As a freshman, Moore made an immediate impact in the triple jump. In his first collegiate outdoor meet, he recorded his best jump as a Badger at the Alabama relays, with a 53-9 mark that automatically qualified him for the NCAA Outdoor Championships. By the end of the year, he had placed fifth at the Big Ten Outdoor Championships and 19th at the NCAAs. Moore credits former Badger All-American Len Herring for teaching him some of the mental aspects of jumping.
“I’ve learned a lot, as far as keeping my composure when I get mad, although I didn’t jump like what I wanted to jump,” Moore said. “It’s a whole other view on jumping, from another perspective from another person from another place. We were like brothers to each other, so he treated me with a lot of respect. He showed me different things. One of the main things was to keep my patience, keep calm, don’t get angry if I don’t do good.”
After his scintillating freshman season, Moore took a redshirt for the 2002-03 campaign.
“Sometimes, you redshirt somebody because you want to hold them for the freshman year even though they’re good, like a Len Herring was redshirted his freshman year with the idea that he would jump well at nationals as a true freshman but he would be able to place as a redshirt freshman, which he did — he was third or fourth,” Napier said. “Alonzo (Moore), it’s the same kind of thing, yet a little bit different. We went ahead and competed him, because one, the team needed it; and two, he was ready mentally to do that. So, obviously, that was smart. At some point you’re always looking down the road and developing somebody for five years. So, somebody’s going to redshirt at some point. If it’s not their first year, it’s most likely their second year.”
Injury also contributed to Moore’s decision to redshirt.
“Last year, I got in an accident that kept me out,” Moore said. “With the accident, I missed a couple of months of classes, but I tried to finish anyway, but I didn’t do good. I had to drop classes, so my GPA wasn’t where it was supposed to be, so taking it to the Big Ten and saying what my reasons were, we just said I’d sit out and train, because I had a strained MCL in my right knee and my shoulder was messed up.”
Moore returned to active competition this fall and captured the Big Ten Indoor triple jump title. He then moved on to the NCAA Indoor Championships and placed 11th. Looking to claim the Big Ten outdoor title, Moore will have all he can handle in Indiana’s Aarik Wilson.

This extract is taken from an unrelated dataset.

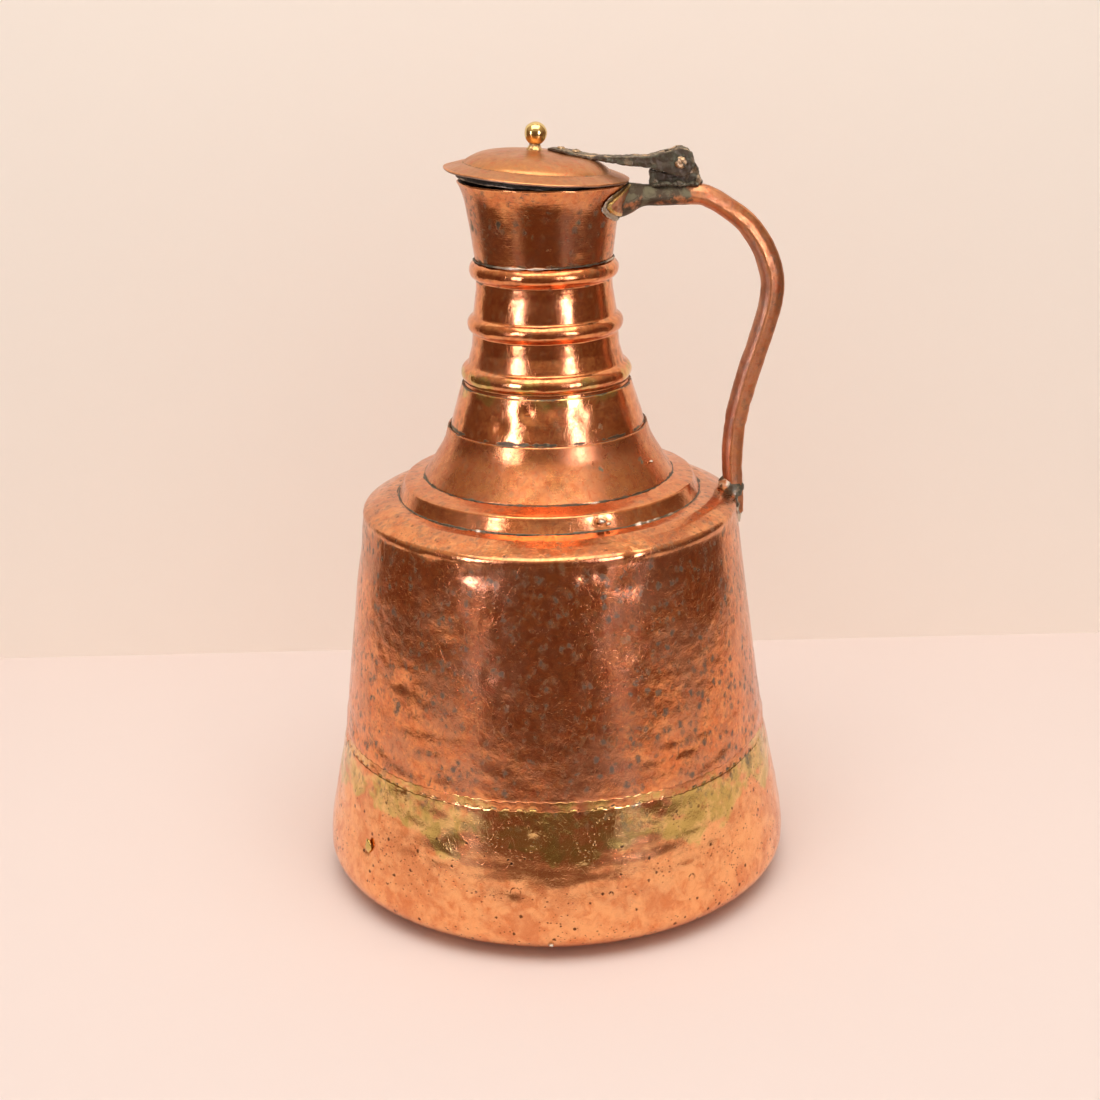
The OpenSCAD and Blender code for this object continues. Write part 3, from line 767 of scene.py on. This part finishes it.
# ---------------- neck, from ring to collar
STEP_R, CREASE_R = 98.5, 94.6
STEP_FOOT_Z = 263.87
CREASE_Z = STEP_FOOT_Z + 9.4
RING_IN = (CREASE_R - 2, CREASE_Z + 0.7)
RING_BORE = 78
RING_END = (RING_BORE, RING_IN[1] + (RING_IN[0] - RING_BORE) * 0.21)
SKIRT_R = 81.2
SKIRT_Z = RING_IN[1] + (RING_IN[0] - SKIRT_R) * 0.21
CONE_TOP = (54.7, SKIRT_Z + 60.4)
BEADS = [  # radius, height and size of the tube's swelled beads
    (48.2, CONE_TOP[1] + 6.8, 6.5),
    (43.4, CONE_TOP[1] + 38.2, 6.2),
    (41.5, CONE_TOP[1] + 72.3, 6.0),
]
COLLAR_FOOT = (43.5, CONE_TOP[1] + 78.6)
RIM_Z, RIM_TILT = 463, 1.3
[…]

“Aarik, as a freshman in college, was second in the nation, so Alonzo hasn’t jumped anywhere near Aarik’s distances,” Napier said. “I think he has the potential to do that, but there’s a difference between having potential and actually doing it. So, I would say that in everyone’s mind Aarik is the favorite, and until Alonzo starts putting the jumps out there like he has on a consistent basis, it’s just small talk to say that Alonzo’s the guy to beat. He is not the guy to beat. The guy to beat is Aarik.”
Moore hopes to build on his indoor success and says that placing in the top five and earning All-American honors are his national goals for the outdoor season. Napier says he is still waiting for Moore and fellow Badger Rick Bellford to step it up on the national scene.
“Potential-wise, both of those guys, Rick and Alonzo, both have a lot of potential that we just haven’t seen yet,” Napier said. “They’re still jumping at a conference level, and I’m waiting to see them jump consistently at a national level. And they’re ready to do that physically, and now I think it’s a lot the mental step.”
Looking beyond this year, Moore says competing in the Olympic Games is his ultimate goal.
“My future goal, when I first started track…was to go to the 2004 Olympics,” Moore said. “I have a possibility to make it and I don’t, but even if I don’t make it, I want to at least make it to the trials. But if I don’t make it to the Olympics, definitely in the future, I want to make a future Olympics.”